-- Start --
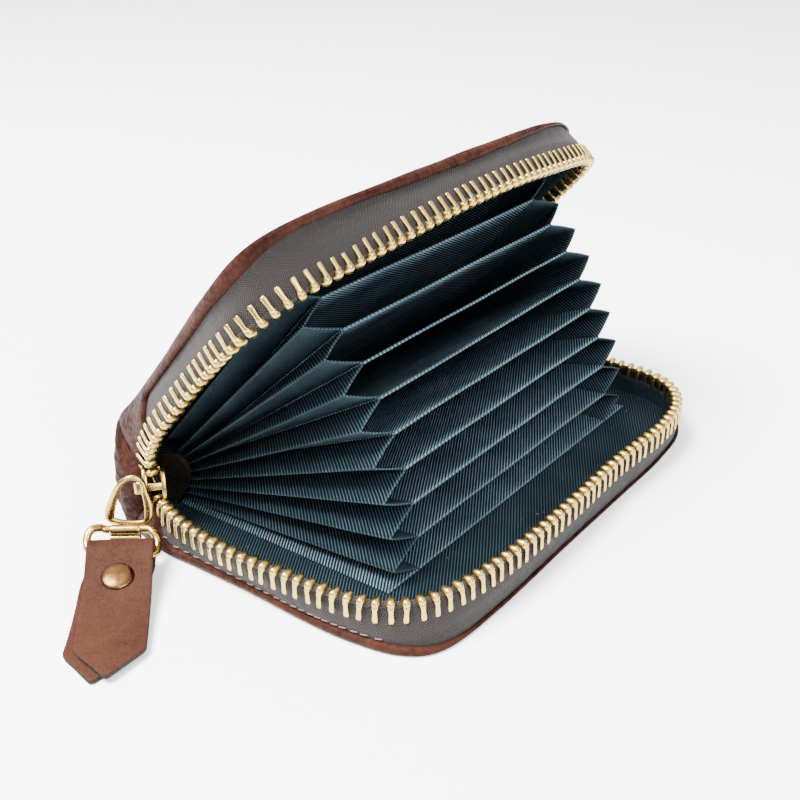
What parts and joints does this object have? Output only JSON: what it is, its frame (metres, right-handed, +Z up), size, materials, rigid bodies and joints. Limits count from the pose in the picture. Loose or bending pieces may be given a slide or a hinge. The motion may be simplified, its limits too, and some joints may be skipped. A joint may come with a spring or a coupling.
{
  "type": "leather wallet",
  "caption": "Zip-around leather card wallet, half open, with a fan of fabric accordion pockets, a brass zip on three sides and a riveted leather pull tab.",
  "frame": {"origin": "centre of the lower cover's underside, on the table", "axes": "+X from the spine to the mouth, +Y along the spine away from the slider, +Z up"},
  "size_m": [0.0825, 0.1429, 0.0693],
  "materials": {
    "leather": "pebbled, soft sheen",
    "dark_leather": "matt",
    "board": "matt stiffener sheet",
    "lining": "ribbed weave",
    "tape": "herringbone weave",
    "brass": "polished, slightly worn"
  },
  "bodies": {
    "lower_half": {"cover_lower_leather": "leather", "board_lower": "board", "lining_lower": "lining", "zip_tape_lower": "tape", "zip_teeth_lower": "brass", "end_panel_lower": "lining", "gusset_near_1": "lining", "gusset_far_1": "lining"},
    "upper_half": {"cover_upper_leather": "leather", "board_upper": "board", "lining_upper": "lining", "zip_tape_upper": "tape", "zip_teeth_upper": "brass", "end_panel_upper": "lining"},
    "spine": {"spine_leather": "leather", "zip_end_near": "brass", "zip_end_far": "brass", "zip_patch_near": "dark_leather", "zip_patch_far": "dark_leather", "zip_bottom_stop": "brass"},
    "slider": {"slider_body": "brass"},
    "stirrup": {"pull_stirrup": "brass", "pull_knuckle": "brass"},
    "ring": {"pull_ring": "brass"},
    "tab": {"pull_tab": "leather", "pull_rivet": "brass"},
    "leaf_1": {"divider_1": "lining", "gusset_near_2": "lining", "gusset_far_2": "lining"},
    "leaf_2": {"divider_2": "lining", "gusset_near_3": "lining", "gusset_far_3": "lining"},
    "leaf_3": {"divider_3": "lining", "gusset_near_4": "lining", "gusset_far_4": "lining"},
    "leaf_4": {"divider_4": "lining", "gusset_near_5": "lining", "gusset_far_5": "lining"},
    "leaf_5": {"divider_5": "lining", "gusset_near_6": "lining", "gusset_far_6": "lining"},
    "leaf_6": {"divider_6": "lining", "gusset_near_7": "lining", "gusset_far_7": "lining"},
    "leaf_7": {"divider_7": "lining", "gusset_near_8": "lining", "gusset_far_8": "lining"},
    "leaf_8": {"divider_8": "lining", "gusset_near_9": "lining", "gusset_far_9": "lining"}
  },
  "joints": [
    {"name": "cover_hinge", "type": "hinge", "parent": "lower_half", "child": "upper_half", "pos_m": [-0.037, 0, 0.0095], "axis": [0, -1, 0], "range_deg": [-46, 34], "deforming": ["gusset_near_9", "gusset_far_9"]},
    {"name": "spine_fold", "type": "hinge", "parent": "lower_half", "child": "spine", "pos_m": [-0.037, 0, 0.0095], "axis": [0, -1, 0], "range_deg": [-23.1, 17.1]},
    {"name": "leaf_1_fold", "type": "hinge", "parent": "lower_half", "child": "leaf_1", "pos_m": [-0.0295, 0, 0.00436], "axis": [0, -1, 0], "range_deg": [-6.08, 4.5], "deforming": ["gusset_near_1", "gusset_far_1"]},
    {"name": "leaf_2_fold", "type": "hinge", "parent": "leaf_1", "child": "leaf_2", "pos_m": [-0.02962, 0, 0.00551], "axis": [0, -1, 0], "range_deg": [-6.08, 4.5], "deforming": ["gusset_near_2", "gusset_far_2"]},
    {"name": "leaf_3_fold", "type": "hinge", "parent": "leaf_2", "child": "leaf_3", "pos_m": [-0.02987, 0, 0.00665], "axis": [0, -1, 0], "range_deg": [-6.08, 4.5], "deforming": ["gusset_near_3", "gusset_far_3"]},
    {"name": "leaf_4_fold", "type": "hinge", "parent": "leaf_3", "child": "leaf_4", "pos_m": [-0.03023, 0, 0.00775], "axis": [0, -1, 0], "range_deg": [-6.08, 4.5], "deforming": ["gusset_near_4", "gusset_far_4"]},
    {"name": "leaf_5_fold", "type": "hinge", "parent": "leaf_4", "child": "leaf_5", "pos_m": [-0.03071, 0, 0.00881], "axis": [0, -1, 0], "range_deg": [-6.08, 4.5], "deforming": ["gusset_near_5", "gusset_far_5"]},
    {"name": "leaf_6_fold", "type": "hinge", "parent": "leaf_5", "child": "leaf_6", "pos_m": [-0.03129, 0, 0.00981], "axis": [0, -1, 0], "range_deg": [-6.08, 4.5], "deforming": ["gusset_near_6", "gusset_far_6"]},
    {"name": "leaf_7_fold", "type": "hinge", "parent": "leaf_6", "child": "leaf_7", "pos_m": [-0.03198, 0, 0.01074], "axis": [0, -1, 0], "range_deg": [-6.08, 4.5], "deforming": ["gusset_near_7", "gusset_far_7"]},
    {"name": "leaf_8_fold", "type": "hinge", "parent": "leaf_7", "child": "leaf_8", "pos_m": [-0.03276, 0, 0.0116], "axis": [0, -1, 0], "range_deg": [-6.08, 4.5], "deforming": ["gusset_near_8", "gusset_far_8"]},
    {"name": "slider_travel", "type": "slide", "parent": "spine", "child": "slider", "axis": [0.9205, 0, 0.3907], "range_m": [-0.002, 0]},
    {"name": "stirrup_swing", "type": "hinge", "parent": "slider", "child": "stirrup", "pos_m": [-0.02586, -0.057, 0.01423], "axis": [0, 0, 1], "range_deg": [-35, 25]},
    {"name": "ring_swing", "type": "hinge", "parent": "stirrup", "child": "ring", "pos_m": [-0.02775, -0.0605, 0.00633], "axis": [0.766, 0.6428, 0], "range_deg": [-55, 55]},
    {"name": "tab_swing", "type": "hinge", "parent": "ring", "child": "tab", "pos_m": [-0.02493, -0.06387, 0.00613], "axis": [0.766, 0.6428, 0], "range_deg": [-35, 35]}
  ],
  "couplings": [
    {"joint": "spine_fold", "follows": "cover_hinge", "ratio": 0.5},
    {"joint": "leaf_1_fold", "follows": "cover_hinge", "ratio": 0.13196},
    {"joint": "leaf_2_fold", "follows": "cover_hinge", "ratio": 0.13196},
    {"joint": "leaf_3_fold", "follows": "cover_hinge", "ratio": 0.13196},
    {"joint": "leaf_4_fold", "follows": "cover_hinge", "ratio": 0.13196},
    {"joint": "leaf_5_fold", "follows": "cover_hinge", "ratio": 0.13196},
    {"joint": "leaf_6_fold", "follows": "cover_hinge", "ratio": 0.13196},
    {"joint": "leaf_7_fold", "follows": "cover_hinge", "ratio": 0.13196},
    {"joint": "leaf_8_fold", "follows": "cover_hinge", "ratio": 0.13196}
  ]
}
-- End --
• Task description: Find each line holding the word "from" and copy it.

• In response:
What parts and joints does this object have? Output only JSON: what it is, its frame (metres, right-handed, +Z up), size, materials, rigid bodies and joints. Limits count from the pose in the picture. Loose or bending pieces may be given a slide or a hinge. The motion may be simplified, its limits too, and some joints may be skipped. A joint may come with a spring or a coupling.
  "frame": {"origin": "centre of the lower cover's underside, on the table", "axes": "+X from the spine to the mouth, +Y along the spine away from the slider, +Z up"},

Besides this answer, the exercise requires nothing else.